SOURCE MATERIAL —
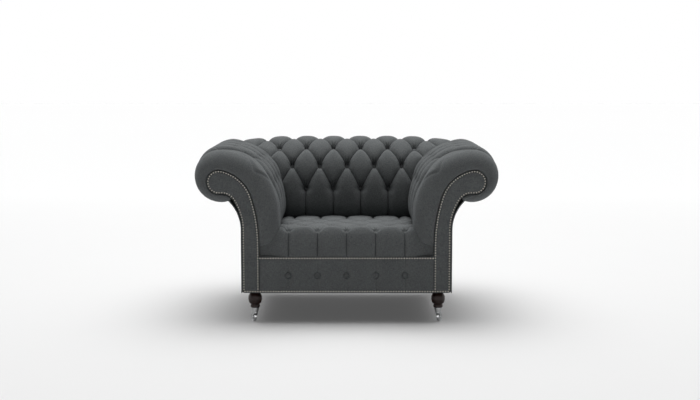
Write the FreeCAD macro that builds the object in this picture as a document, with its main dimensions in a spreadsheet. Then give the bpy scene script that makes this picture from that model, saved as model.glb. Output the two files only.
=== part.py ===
import FreeCAD, Part
import math
import os
import Sketcher

# Chesterfield armchair, millimetres.
# X runs across the chair, the front faces -Y, +Z is up and the floor is at Z = 0.
# Left and right are as seen by someone who stands in front of the chair.

SIZES = [
    # Whole chair
    ("overall_width", 1260, "over both arm rolls"),
    ("overall_depth", 930, "from the front of the arms to the back of the top roll"),
    ("underside_height", 131, "floor to the underside of the frame"),
    # Section across an arm, which the back repeats
    ("roll_radius", 108, "outside of the upholstered arm roll"),
    ("roll_height", 614, "floor to the axis of the arm roll"),
    ("tuft_rise", 12, "tufted crests above the plain front border of the arms"),
    ("roll_overhang", 193, "arm roll beyond the outside panel"),
    ("crest_radius", 228, "inner slope of the arm next to its crest"),
    ("pad_depth", 81, "fullest part of the inside pad, in front of the frame"),
    ("fullest_height", 440, "floor to the fullest part of the inside pad"),
    ("tuck_radius", 114, "lower edge of the inside pad, where it meets the seat"),
    ("panel_thickness", 5, "outside panels with their cover"),
    ("panel_flare_radius", 170, "outside panels where they sweep out under the roll"),
    ("panel_flare_height", 395, "floor to the start of that sweep"),
    ("scroll_stem", 70, "width of the scroll's upright"),
    ("scroll_head_radius", 50, "head of the scroll"),
    ("scroll_head_out", 4, "scroll head outward of the roll's axis"),
    ("scroll_head_drop", 21, "scroll head below the roll's axis"),
    ("scroll_shoulder_radius", 165, "upper inside curve of the scroll"),
    ("scroll_shoulder_angle", 102, "where the shoulder runs into the head"),
    ("scroll_neck_radius", 55, "hollow under the scroll head"),
    ("scroll_neck_angle", -96.5, "where the head runs into the neck"),
    ("scroll_inner_start", 334, "floor to the start of the inside curve"),
    ("scroll_outer_start", 393, "floor to the start of the outside curve"),
    # Clearances
    ("soft_gap", 0.3, "between a soft piece and its neighbours"),
    ("running_gap", 0.05, "radial, round a pin that turns"),
    # Upholstery
    ("front_edge_radius", 30, "front edge of the arm pads"),
    ("facing_setback", 3.3, "scroll facings behind the front of the arm pads"),
    ("facing_thickness", 18, "scroll facings and front border"),
    ("facing_edge", 2, "bevelled edge of the facings"),
    ("border_top", 283, "floor to the top of the front border"),
    ("seat_front_height", 406, "floor to the seat crown at the front"),
    ("seat_rear_height", 372, "floor to the seat crown at the back"),
    ("seat_setback", 6, "front of the seat behind the front of the arm pads"),
    ("seat_edge_radius", 38, "rounded top front edge of the seat"),
    ("hessian_thickness", 1.2, "lining under the stuffing"),
    ("corner_radius", 110, "rear corners of the roll, seen from above"),
    # Tufting
    ("tuft_pitch", 127, "buttons along a row of the back and the arms"),
    ("seat_tuft_pitch", 121, "buttons along a row of the seat"),
    ("seat_row_pitch", 107, "from row to row of the seat"),
    ("tuft_depth", 24, "button below the surface of the pad"),
    ("seat_tuft_depth", 17, "button below the surface of the seat"),
    ("pleat_depth", 11, "pleat below the surface, halfway between buttons"),
    ("dimple_half_angle", 23, "flank of a button's hollow from its axis"),
    ("pleat_half_angle", 40, "flank of a pleat from its middle plane"),
    ("first_pleat_depth", 110, "front of the arms to the first pleat"),
    ("button_diameter", 22, "covered buttons"),
    ("button_height", 5, "covered buttons"),
    ("border_button_height", 205, "floor to the buttons of the front border"),
    # Frame
    ("board_thickness", 24, "scroll boards and front rail"),
    ("board_gap", 0.3, "scroll boards inside the lining"),
    ("rear_board_gap", 6, "arm's rear board in front of the back's frame"),
    ("back_board_gap", 13, "boards of the back inside the frames of the arms"),
    ("rail_height", 100, "seat rails"),
    ("rail_thickness", 28, "side and rear seat rails"),
    ("top_rail_side", 52, "square rails in the scroll heads"),
    ("tack_rail_height", 50, "tacking rails"),
    ("tack_rail_thickness", 22, "tacking rails"),
    ("rear_post_side", 56, "square posts in the rear corners"),
    ("rear_post_top", 400, "floor to the top of the rear posts"),
    ("leg_block_side", 62, "square blocks over the front legs"),
    ("leg_block_height", 50, "blocks over the front legs"),
    ("webbing_width", 50, "seat webbing"),
    ("webbing_thickness", 1.5, "seat webbing"),
    ("webbing_pitch", 110, "strips that run from front to back"),
    ("cross_webbing_pitch", 130, "strips that run across"),
    ("dust_cover_thickness", 1, "cloth under the frame"),
    # Front legs
    ("front_leg_inset", 53, "outside arm panel to a front leg"),
    ("front_leg_setback", 57, "front of the arms to a front leg"),
    ("leg_bulb_diameter", 57, "widest part of the turned leg"),
    ("leg_bulb_height", 110, "floor to the widest part"),
    ("leg_bulb_length", 12, "upright stretch of the widest part"),
    ("leg_shoulder_diameter", 52, "turned leg between its bulb and the frame"),
    ("leg_shoulder_height", 125, "floor to that shoulder"),
    ("leg_swell_diameter", 49, "turned leg between its waist and its bulb"),
    ("leg_swell_height", 90, "floor to that swell"),
    ("leg_top_diameter", 44, "turned leg at the frame"),
    ("leg_waist_diameter", 35, "turned leg above its ring"),
    ("leg_waist_height", 78, "floor to the waist"),
    ("leg_ring_diameter", 41, "ring at the foot of the turned leg"),
    ("leg_ring_height", 61, "floor to the underside of the ring"),
    ("leg_ring_thickness", 9, "upright edge of the ring and its bevel"),
    ("leg_ring_edge", 2.5, "bevel under the ring"),
    ("leg_tenon_diameter", 21, "spigot in the castor cup"),
    ("leg_tenon_length", 9, "spigot in the castor cup"),
    ("leg_bolt_diameter", 8, "hanger bolts"),
    ("leg_bolt_depth", 28, "hanger bolt in the leg"),
    ("leg_bolt_length", 62, "hanger bolts"),
    # Rear legs
    ("rear_leg_side_inset", 37, "outside arm panel to a rear leg"),
    ("rear_leg_inset", 31, "outside back panel to the middle of the leg's top"),
    ("rear_leg_top", 46, "square top"),
    ("rear_leg_foot", 30, "square foot"),
    ("rear_leg_rake", 26, "how far the foot stands behind the top"),
    ("glide_diameter", 22, "nylon glides"),
    ("glide_height", 3, "nylon glides"),
    # Castors
    ("wheel_diameter", 35, "castor wheels"),
    ("wheel_width", 12, "castor wheels"),
    ("wheel_hub_diameter", 12, "castor wheel hub"),
    ("wheel_rim_depth", 3.5, "castor wheel rim"),
    ("wheel_recess", 2.5, "web of the wheel below its rim"),
    ("castor_trail", 12, "axle behind the swivel axis"),
    ("castor_turn", 57, "which way the castors stand in the photograph"),
    ("axle_diameter", 5, "axle pins"),
    ("axle_head", 1.5, "heads of the axle pins"),
    ("fork_wall", 3, "fork arms"),
    ("fork_side_gap", 0.5, "wheel to fork arm"),
    ("fork_plate", 4, "plate over the wheel"),
    ("fork_plate_diameter", 20, "plate over the wheel"),
    ("fork_eye_radius", 6, "fork arm round the axle"),
    ("kingpin_diameter", 6, "swivel pin"),
    ("kingpin_length", 9, "swivel pin in the cup"),
    ("cup_bottom", 41, "floor to the underside of the castor cup"),
    ("cup_top_diameter", 32, "castor cup under the ring"),
    ("cup_bottom_diameter", 24, "castor cup at the swivel"),
    ("cup_lip", 1.5, "bevelled lower edge of the castor cup"),
    ("cup_floor", 11, "floor of the cup, which holds the swivel pin"),
    ("swivel_gap", 0.1, "under the castor cup"),
]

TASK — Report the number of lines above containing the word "from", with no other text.

RESULT OF THIS EXERCISE — 7